start Supplied data
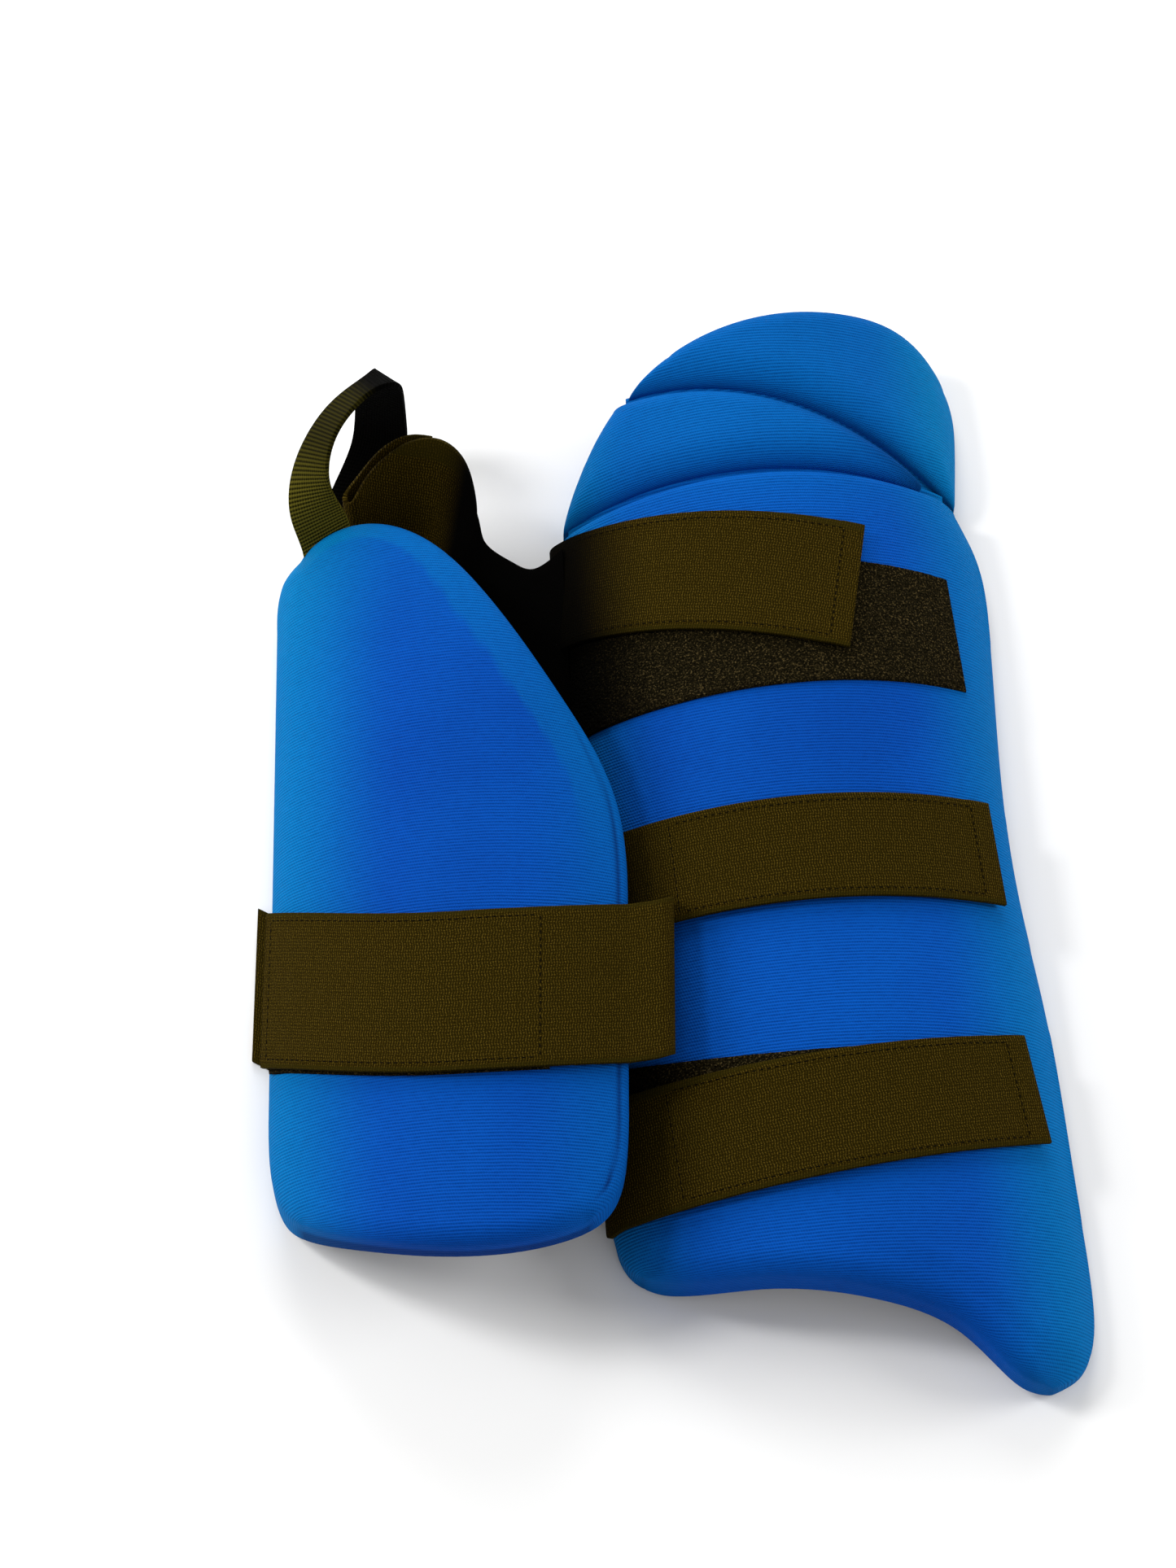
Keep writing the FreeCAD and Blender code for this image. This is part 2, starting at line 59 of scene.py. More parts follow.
outerPad = {
    "lean": 4.4, "crownX": 75.0, "left": -79.0, "hipTop": 188.0, "tailTip": -228.0, "foot": -187.5,
    "crownHip": 51.2, "crownTail": 37.0, "bendHip": 95.0, "bendTail": 150.0, "overrun": 60.0,
    "thick": 20.0, "lowerGroove": 115.5, "grooveBow": 3.5, "groove": 5.5,
    "upperGroove": [(-52.5, 163.5), (1.0, 155.0), (67.0, 120.5)],
}
innerPad = {
    "left": -116.0, "right": 14.0, "top": 103.0, "foot": -187.0,
    "leftRise": 12.0, "rightRest": 29.4, "bend": 110.0, "thick": 16.0,
}


# ---------- small helpers ----------
def smoothRun(points, count=240):
    # natural cubic through the points, evenly spaced along its length
    p = np.array(points, float)
    t = np.concatenate([[0.0], np.cumsum(np.linalg.norm(np.diff(p, axis=0), axis=1))])
    n = len(p)
    h = np.diff(t)
    a = np.eye(n)
    r = np.zeros_like(p)
    for i in range(1, n - 1):
        a[i, i - 1:i + 2] = h[i - 1], 2 * (h[i - 1] + h[i]), h[i]
        r[i] = 6 * ((p[i + 1] - p[i]) / h[i] - (p[i] - p[i - 1]) / h[i - 1])
    m = np.linalg.solve(a, r)
    s = np.linspace(0, t[-1], 12 * count)
    k = np.clip(np.searchsorted(t, s, side="right") - 1, 0, n - 2)
    hk = h[k][:, None]
    u = (s - t[k])[:, None]
    w = hk - u
    run = (m[k] * w ** 3 + m[k + 1] * u ** 3) / (6 * hk)
    run += (p[k] / hk - m[k] * hk / 6) * w + (p[k + 1] / hk - m[k + 1] * hk / 6) * u
    return resample(run, np.linspace(0, 1, count))


def resample(run, shares):
    run = np.array(run, float)
    t = np.concatenate([[0.0], np.cumsum(np.linalg.norm(np.diff(run, axis=0), axis=1))])
    return np.stack([np.interp(np.array(shares) * t[-1], t, c) for c in run.T], 1)


def runLength(run):
    return np.linalg.norm(np.diff(np.array(run, float), axis=0), axis=1).sum()


def distanceTo(run, p):
    a = run[:-1]
    ab = run[1:] - a
    best = np.full(len(p), 1e9)
    for start, along in zip(a, ab):
        rel = p - start
        share = np.clip(rel @ along / max(along @ along, 1e-12), 0, 1)
        best = np.minimum(best, np.linalg.norm(rel - share[:, None] * along, axis=1))
    return best


def softStep(x, low, high):
    t = np.clip((x - low) / (high - low), 0, 1)
    return t * t * (3 - 2 * t)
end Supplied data
◆ **What to do**
Once more, set down the full listing, verbatim.

◆ **Solution to the problem**
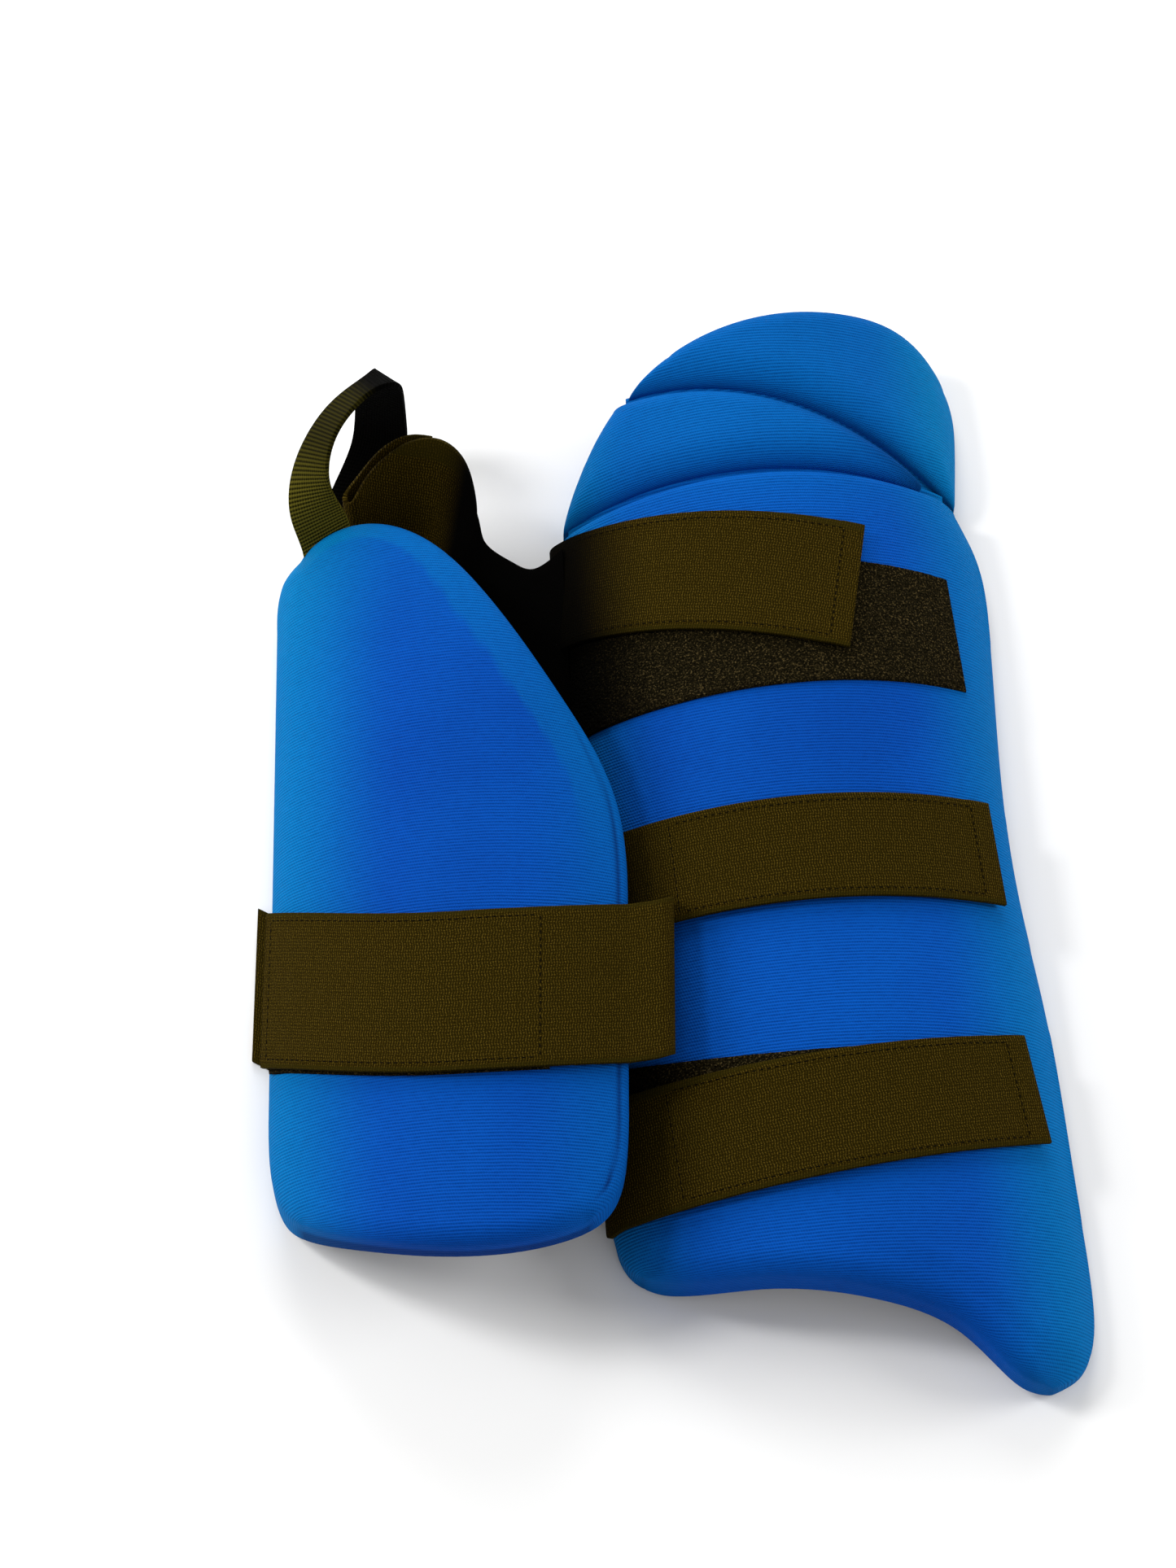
Keep writing the FreeCAD and Blender code for this image. This is part 2, starting at line 59 of scene.py. More parts follow.
outerPad = {
    "lean": 4.4, "crownX": 75.0, "left": -79.0, "hipTop": 188.0, "tailTip": -228.0, "foot": -187.5,
    "crownHip": 51.2, "crownTail": 37.0, "bendHip": 95.0, "bendTail": 150.0, "overrun": 60.0,
    "thick": 20.0, "lowerGroove": 115.5, "grooveBow": 3.5, "groove": 5.5,
    "upperGroove": [(-52.5, 163.5), (1.0, 155.0), (67.0, 120.5)],
}
innerPad = {
    "left": -116.0, "right": 14.0, "top": 103.0, "foot": -187.0,
    "leftRise": 12.0, "rightRest": 29.4, "bend": 110.0, "thick": 16.0,
}


# ---------- small helpers ----------
def smoothRun(points, count=240):
    # natural cubic through the points, evenly spaced along its length
    p = np.array(points, float)
    t = np.concatenate([[0.0], np.cumsum(np.linalg.norm(np.diff(p, axis=0), axis=1))])
    n = len(p)
    h = np.diff(t)
    a = np.eye(n)
    r = np.zeros_like(p)
    for i in range(1, n - 1):
        a[i, i - 1:i + 2] = h[i - 1], 2 * (h[i - 1] + h[i]), h[i]
        r[i] = 6 * ((p[i + 1] - p[i]) / h[i] - (p[i] - p[i - 1]) / h[i - 1])
    m = np.linalg.solve(a, r)
    s = np.linspace(0, t[-1], 12 * count)
    k = np.clip(np.searchsorted(t, s, side="right") - 1, 0, n - 2)
    hk = h[k][:, None]
    u = (s - t[k])[:, None]
    w = hk - u
    run = (m[k] * w ** 3 + m[k + 1] * u ** 3) / (6 * hk)
    run += (p[k] / hk - m[k] * hk / 6) * w + (p[k + 1] / hk - m[k + 1] * hk / 6) * u
    return resample(run, np.linspace(0, 1, count))


def resample(run, shares):
    run = np.array(run, float)
    t = np.concatenate([[0.0], np.cumsum(np.linalg.norm(np.diff(run, axis=0), axis=1))])
    return np.stack([np.interp(np.array(shares) * t[-1], t, c) for c in run.T], 1)


def runLength(run):
    return np.linalg.norm(np.diff(np.array(run, float), axis=0), axis=1).sum()


def distanceTo(run, p):
    a = run[:-1]
    ab = run[1:] - a
    best = np.full(len(p), 1e9)
    for start, along in zip(a, ab):
        rel = p - start
        share = np.clip(rel @ along / max(along @ along, 1e-12), 0, 1)
        best = np.minimum(best, np.linalg.norm(rel - share[:, None] * along, axis=1))
    return best


def softStep(x, low, high):
    t = np.clip((x - low) / (high - low), 0, 1)
    return t * t * (3 - 2 * t)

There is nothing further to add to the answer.